- What is expected
Select every line below containing the word "from".
=-=-=-=-=
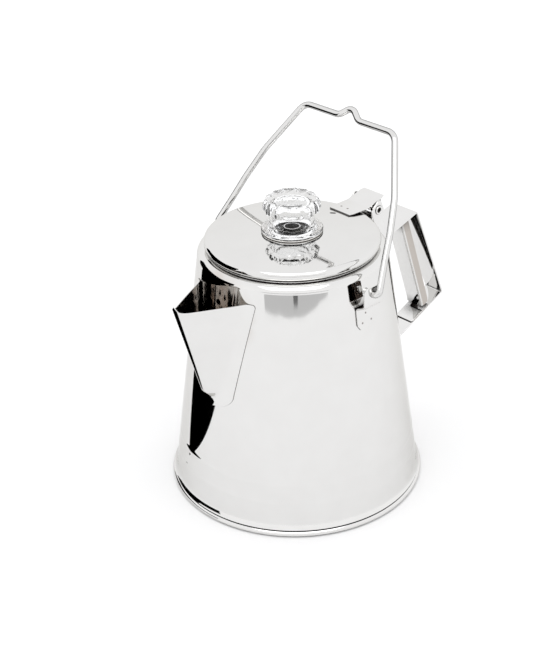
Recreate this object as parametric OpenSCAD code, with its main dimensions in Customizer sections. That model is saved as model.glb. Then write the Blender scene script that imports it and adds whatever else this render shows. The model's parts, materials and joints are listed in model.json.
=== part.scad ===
// Camp coffee percolator: conical steel pot with a folded spout, strap handle, wire bail,
// hinged lid with a clear knob, and the pump stem and basket that stand inside it.
// Millimetres. +Z is up, the origin is at the middle of the base on the resting plane,
// the spout points along -X, the handle and the lid hinge are on +X.

/* [Pot] */
// Radius of the pot's cone at its lower end
cone_low_r = 92; // [91:0.1:92.5]
// Radius of the pot's cone where the shoulder starts
cone_top_r = 67.9; // [67.6:0.1:68.2]
// Height at which the shoulder starts
shoulder_z = 179; // [178.8:0.1:179.2]
// Radius of the shoulder's bend
shoulder_bend = 5; // [4.8:0.1:5.4]
// Outer radius of the mouth's upright collar
collar_r = 60; // [59.9:0.05:60.1]
// Height of the top of the collar
collar_top = 187.4; // [187:0.1:187.5]
// Sheet thickness of the pot
wall = 0.8; // [0.7:0.05:0.9]
// Radius over the rolled rim of the base
rim_r = 95; // [94.8:0.1:95.2]
// Radius of the rolled rim's own section
rim_bead = 2.2; // [2.1:0.05:2.3]

/* [Spout] */
// Distance from the pot's axis to the tip of the spout
tip_reach = 108.3; // [107.5:0.1:108.5]
// Height of the spout's tip
tip_z = 177; // [176:0.1:177.5]
// Height of the spout's side rims
spout_rim_z = 171.2; // [170.8:0.1:171.6]
// Half of the spout's width where it meets the pot
spout_half_w = 24; // [23:0.1:25]
// Radius of the strainer holes behind the spout
strainer_hole_r = 2.2; // [1.6:0.1:2.6]

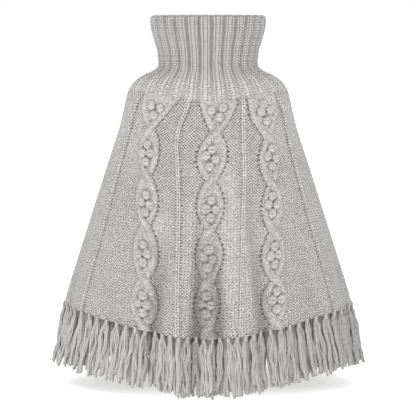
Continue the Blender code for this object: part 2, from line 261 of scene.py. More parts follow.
=-=-=-=-=
- Solution to the exercise
// Distance from the pot's axis to the tip of the spout
Continue the Blender code for this object: part 2, from line 261 of scene.py. More parts follow.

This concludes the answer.